## Goal
Print the data exactly as it is given, please.

## Data shown
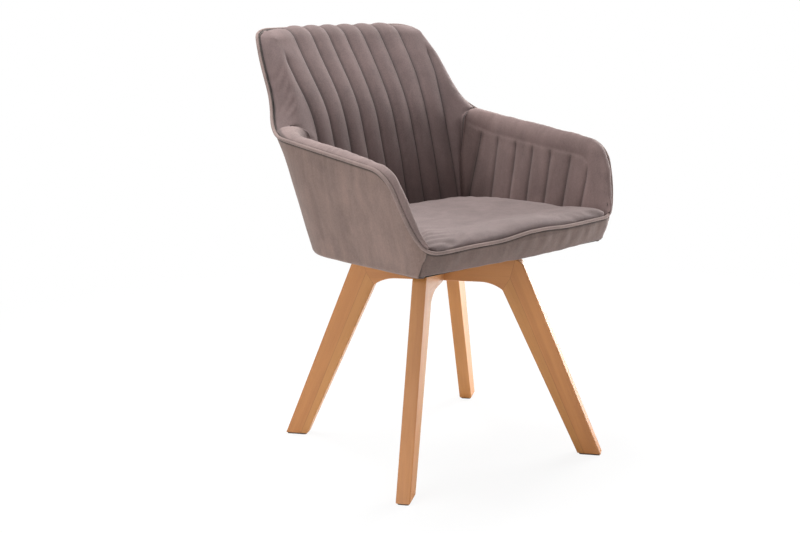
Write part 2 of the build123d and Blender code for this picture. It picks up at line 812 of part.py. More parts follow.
rail_blank = frame_blank.part & rail_space.part
leg_blank = split(frame_blank.part - rail_space.part, bisect_by=Plane.XZ, keep=Keep.TOP)
inner_blank = split(leg_blank, bisect_by=stave_seam, keep=Keep.TOP)
outer_blank = split(leg_blank, bisect_by=stave_seam, keep=Keep.BOTTOM)
legs = {}
for name, turn in leg_turns.items():
    with BuildPart() as inner_stave:
        add(Rot(0, 0, turn) * inner_blank)
    with BuildPart() as outer_stave:
        add(Rot(0, 0, turn) * outer_blank)
        for dowel in knee_dowels():
            add(Rot(0, 0, turn) * dowel, mode=Mode.SUBTRACT)
    legs[f"leg_{name}_inner_stave"] = inner_stave
    legs[f"leg_{name}_outer_stave"] = outer_stave


def cross_rail(turn, notch_low, notch_high):
    """One whole rail under two opposite legs, halved where it crosses the other one."""
    notch = Box(leg_thickness, leg_thickness, notch_high - notch_low)
    notch = Pos(0, 0, (notch_low + notch_high) / 2) * notch
    with BuildPart() as rail:
        add(Rot(0, 0, turn) * (rail_blank - notch))
        for end in (turn, turn + 180):
            for dowel in knee_dowels():
                add(Rot(0, 0, end) * dowel, mode=Mode.SUBTRACT)
        for screw in set_round(plate_screw, plate_screw_circle, plate_turns):
            add(screw, mode=Mode.SUBTRACT)
    return rail


plate_turns = [turn + base_turn for turn in corner_turns]
plate_screw = disc(screw_radius, lower_plate_top - screw_length, lower_plate_top)
plate_screw_head = disc(screw_head_radius, lower_plate_top, lower_plate_top + screw_head_height)
lap_height = (rail_under + rail_top) / 2
cross_rail_lower = cross_rail(leg_turns["front_left"], lap_height, rail_top)
cross_rail_upper = cross_rail(leg_turns["front_right"], rail_under, lap_height)

with BuildPart() as leg_dowels:
    for turn in leg_turns.values():
        for dowel in knee_dowels():
            add(Rot(0, 0, turn) * dowel)

with BuildPart() as foot_glides:
    for turn in leg_turns.values():
        foot_length = foot_outer - foot_inner
        with BuildSketch(Plane(Rot(0, 0, turn) * Pos(0, -(foot_outer + foot_inner) / 2, 0))):
            RectangleRounded(leg_thickness - 2 * glide_inset, foot_length - 2 * glide_inset, glide_corner)
        extrude(amount=glide_thickness)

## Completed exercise
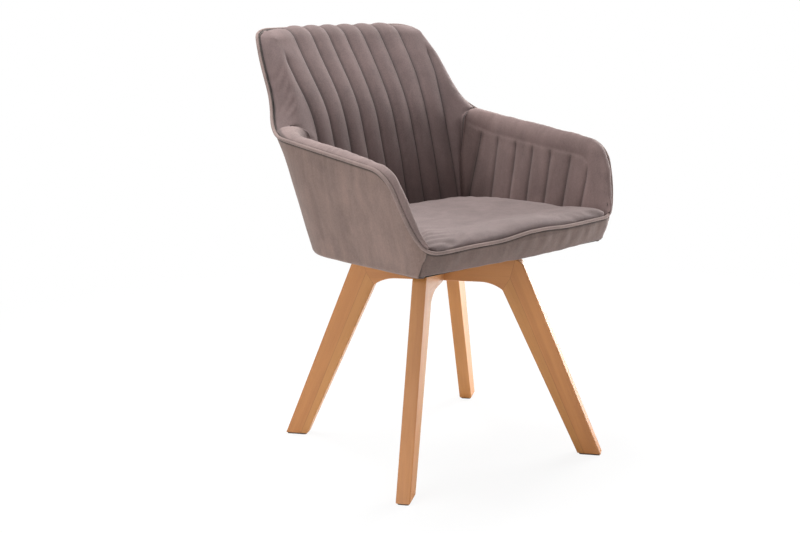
Write part 2 of the build123d and Blender code for this picture. It picks up at line 812 of part.py. More parts follow.
rail_blank = frame_blank.part & rail_space.part
leg_blank = split(frame_blank.part - rail_space.part, bisect_by=Plane.XZ, keep=Keep.TOP)
inner_blank = split(leg_blank, bisect_by=stave_seam, keep=Keep.TOP)
outer_blank = split(leg_blank, bisect_by=stave_seam, keep=Keep.BOTTOM)
legs = {}
for name, turn in leg_turns.items():
    with BuildPart() as inner_stave:
        add(Rot(0, 0, turn) * inner_blank)
    with BuildPart() as outer_stave:
        add(Rot(0, 0, turn) * outer_blank)
        for dowel in knee_dowels():
            add(Rot(0, 0, turn) * dowel, mode=Mode.SUBTRACT)
    legs[f"leg_{name}_inner_stave"] = inner_stave
    legs[f"leg_{name}_outer_stave"] = outer_stave


def cross_rail(turn, notch_low, notch_high):
    """One whole rail under two opposite legs, halved where it crosses the other one."""
    notch = Box(leg_thickness, leg_thickness, notch_high - notch_low)
    notch = Pos(0, 0, (notch_low + notch_high) / 2) * notch
    with BuildPart() as rail:
        add(Rot(0, 0, turn) * (rail_blank - notch))
        for end in (turn, turn + 180):
            for dowel in knee_dowels():
                add(Rot(0, 0, end) * dowel, mode=Mode.SUBTRACT)
        for screw in set_round(plate_screw, plate_screw_circle, plate_turns):
            add(screw, mode=Mode.SUBTRACT)
    return rail


plate_turns = [turn + base_turn for turn in corner_turns]
plate_screw = disc(screw_radius, lower_plate_top - screw_length, lower_plate_top)
plate_screw_head = disc(screw_head_radius, lower_plate_top, lower_plate_top + screw_head_height)
lap_height = (rail_under + rail_top) / 2
cross_rail_lower = cross_rail(leg_turns["front_left"], lap_height, rail_top)
cross_rail_upper = cross_rail(leg_turns["front_right"], rail_under, lap_height)

with BuildPart() as leg_dowels:
    for turn in leg_turns.values():
        for dowel in knee_dowels():
            add(Rot(0, 0, turn) * dowel)

with BuildPart() as foot_glides:
    for turn in leg_turns.values():
        foot_length = foot_outer - foot_inner
        with BuildSketch(Plane(Rot(0, 0, turn) * Pos(0, -(foot_outer + foot_inner) / 2, 0))):
            RectangleRounded(leg_thickness - 2 * glide_inset, foot_length - 2 * glide_inset, glide_corner)
        extrude(amount=glide_thickness)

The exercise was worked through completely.